If it were the case that the job losses on the establishment side equated with job losses for individual workers, you would expect all four of these indicators–labor force level, number not in labor force, employment level, and unemployment level– to be moving in the opposite direction from what they did.

I am pleasantly surprised by the drop in unemployment to 4.2%. While we may be concerned that this drop is due to people leaving the labor force, that is not the case. The decline in unemployment together with the rise in the labor force participation rate suggest that the labor market is holding strong.

Also noteworthy is that the year-over-year wage growth jumped up this month.

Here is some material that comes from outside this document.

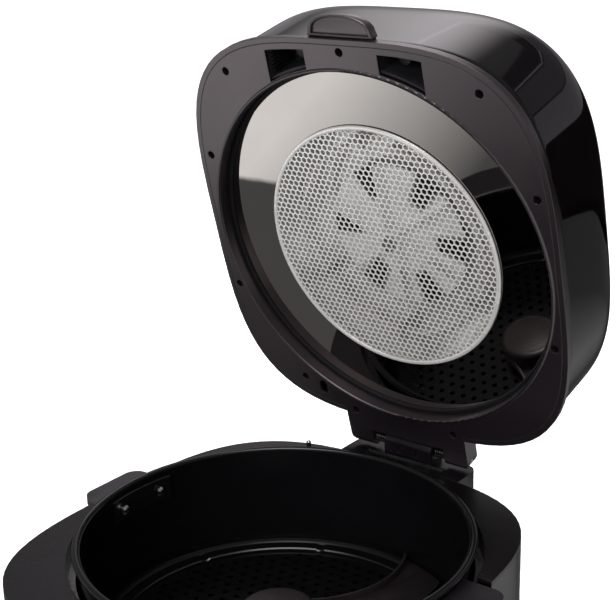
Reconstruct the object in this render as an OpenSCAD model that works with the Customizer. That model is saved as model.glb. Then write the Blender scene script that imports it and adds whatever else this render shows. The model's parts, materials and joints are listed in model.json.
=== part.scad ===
// Countertop fryer of the hot-air kind. A round pot with a turning paddle stands in a squarish body.
// A deep flip-up lid holds the heating element, the fan and the fan motor, and stands open here.

/* [Body] */
// How far the body reaches out beyond the pot's rim on each side
body_side = 11; // [9:0.5:16]
// How far the body reaches out beyond a square round the pot's rim, at the front and the rear
body_end = 23.5; // [20:0.5:32]
// Place of the outline's centre along Y, measured from the pot's axis
body_mid_y = -8; // [-12:0.5:-4]
// Squareness of the body's outline, where 2 is an ellipse
body_square = 3.3; // [3:0.1:4.5]
// Height of the deck's top face above the table
deck_z = 180; // [170:1:210]
// Thickness of the deck's top plate
deck_t = 3; // [2:0.1:4]
// Gap between the pot's rim and the round opening in the deck
opening_gap = 4.5; // [3.5:0.1:5.5]
// Thickness of the collar round the opening
collar_t = 2.5; // [1.6:0.1:3]
// Depth of the collar below the deck's top face
collar_d = 16.2; // [14:0.1:20]
// Wall of the outer housing
wall = 2.6; // [2:0.1:4]
// Height of the feet
foot_h = 8; // [5:0.5:12]
// Radius of a foot
foot_r = 13; // [9:0.5:16]
// Distance of a foot's middle from the side of the body
foot_side = 52; // [44:1:64]
// Distance of a foot's middle from the front and the rear of the body
foot_end = 56.5; // [48:0.5:70]
// Thickness of the base plate
base_t = 3; // [2:0.1:4]

/* [Handle notches] */
// Depth of the notches that the pot's handles lie in
notch_d = 12; // [11:0.1:13]
// Space between a handle's side and the notch
notch_gap = 7; // [3:0.5:9]

/* [Pot] */
// How far the rolled rim stands out beyond the pot's wall
rim_w = 4.6; // [3.8:0.1:5.2]
// Height of the rim's top above the deck
rim_rise = 11.3; // [10.5:0.1:11.6]
// Outer radius of the pot's wall
pot_r = 140.4; // [138:0.1:141]
// Wall of the pot
pot_t = 1.4; // [1:0.1:2]
// Inner depth of the pot
pot_depth = 88; // [80:0.5:92]
// Fillet between the pot's wall and floor
pot_fillet = 12; // [6:0.5:14]
// Bore radius of the pot's centre spindle
spindle_r = 7; // [6.4:0.1:7.5]
// Wall of the centre spindle
spindle_t = 2; // [1.5:0.1:2.4]
// Height of the spindle above the pot's floor
spindle_h = 12; // [10:0.5:14]

/* [Pot handles] */
// Length of a handle along the pot's side
handle_len = 60; // [50:0.5:64]
// How far a handle stands out beyond the body's side
handle_out = 17; // [12:0.5:22]
// Place of the handles' middle along Y
handle_y = 3; // [-2:0.5:5]
// Thickness of a handle
handle_t = 7; // [5:0.1:8]
// Corner radius of a handle
handle_corner = 11; // [4:0.5:11]
// Height of a handle's bracket on the pot's wall
plate_h = 19; // [15:0.5:22]
// Thickness of the inner backing plate
plate_t = 1.2; // [0.8:0.1:2]
// Distance between the two rivets of a handle
rivet_pitch = 39; // [30:0.5:44]
// Radius of a rivet's shank
rivet_r = 2.2; // [1.6:0.1:2.6]

/* [Tray and paddle] */
// Gap between the perforated tray and the pot's wall
tray_gap = 7; // [5:0.5:12]
// Width of the tray's raised bead
bead_w = 12; // [8:0.5:14]
// Height of the bead's top above the pot's floor
bead_h = 7; // [5.5:0.1:8]
// Height of the tray's floor above the pot's floor
tray_floor_h = 3; // [2:0.1:4]
// Thickness of the tray's sheet
tray_t = 1; // [0.8:0.1:1.4]
// Number of notches across the bead
bead_notches = 8; // [4:1:12]
// Radius of the paddle's hub
hub_r = 28; // [24:0.5:32]
// Height of the hub's crown above the pot's floor
hub_h = 28; // [24:0.5:34]
// Gap between the tip of the paddle's blade and the pot's wall
blade_gap = 2.6; // [2:0.1:12]
// Thickness of the blade
blade_t = 2; // [1.5:0.1:3]
// Height of the blade
blade_h = 7.5; // [5:0.5:12]
// Radius that the blade is bent to
blade_bend = 80; // [74:1:90]
// Width of the scoop's floor behind the blade
scoop_w = 34; // [20:1:40]

/* [Drive] */
// Radius of the drive shaft
shaft_r = 5; // [4:0.1:5.5]
// Running clearance of shafts in their bores
run = 0.05; // [0.02:0.01:0.09]
// Tooth size, the pitch diameter over the number of teeth
tooth_m = 1.25; // [1.1:0.05:1.4]
// Teeth of the drive gear
gear_teeth = 48; // [40:1:52]
// Teeth of the pinion
pinion_teeth = 16; // [16:1:20]
// Backlash between the teeth at the pitch circle
backlash = 0.4; // [0.2:0.05:0.6]
// Width of the gear
gear_w = 8; // [6:0.5:10]
// Radius of the drive motor
motor_r = 29; // [24:0.5:32]
// Room left under the drive motor
motor_room = 8; // [5:0.5:16]
// Thickness of the motor bracket
bracket_t = 3; // [2:0.1:4]

/* [Hinge] */
// Distance of the hinge's axis behind the body
hinge_back = 21; // [20:0.1:22.5]
// Height of the hinge's axis above the deck
hinge_rise = 9.6; // [9.4:0.1:10.5]
// Gap between the deck and the closed lid
lid_gap = 2; // [1.6:0.1:2.4]
// Angle that the lid stands open at
lid_open = 75.4; // [70:0.2:76]
// Radius of the hinge pin
pin_r = 2.5; // [2:0.1:3]
// Half width of the base's knuckle
knuckle_half = 22.3; // [18:0.1:24]
// Half width of the lug's notch
lug_notch = 34.5; // [32:0.5:36]
// Half width of the lug
lug_half = 56.5; // [52:0.5:60]
// Radius of the lug's barrels
barrel_r = 7.4; // [6.6:0.1:7.5]
// Wire radius of the torsion springs
wire_r = 0.9; // [0.6:0.1:1.1]

/* [Lid] */
// How far the lid's trim stands out beyond the body's side
lid_over = 0.6; // [0:0.1:2]
// How much shorter than the body the lid is, from its middle to its front and rear
lid_short = 3.6; // [2:0.1:5]
// How far the lid's middle lies behind the body's middle
lid_shift = 1.9; // [0:0.1:3]
// Squareness of the lid's outline
lid_square = 3.5; // [3.2:0.1:4.5]
// Height of the lid
lid_h = 92; // [86:0.5:100]
// Wall of the lid's outer shell
lid_wall = 2.6; // [2:0.1:3.2]
// Width of the trim band
trim_w = 4; // [3:0.1:4.5]
// Height of the trim band
trim_h = 5; // [4:0.1:6]
// Thickness of the inner flange
flange_t = 2.6; // [2:0.1:3.4]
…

I would keep an eye on this number to see if it holds steady or returns to its previous level (at around 2.5%) next month.

Citi Personal Wealth Management’s Head of Investment Strategy, Shawn Snyder, released a statement ahead of the actual report warning about expected weakness:

The weakness in the September employment report comes as no surprise. Timely leading indicators such as weekly jobless claims already signaled that the labor market was adversely impacted by Hurricanes Harvey and Irma. It’s hard to hire someone when your business is closed. The more telling economic data release of the week was the ISM Non-Manufacturing report. The headline index, which leads economic activity in the services sector, rose to a 12 year-high and the employment sub-component registered its highest reading since last May. This implies that the labor market remains quite healthy and we should see a rebound in jobs growth in coming months.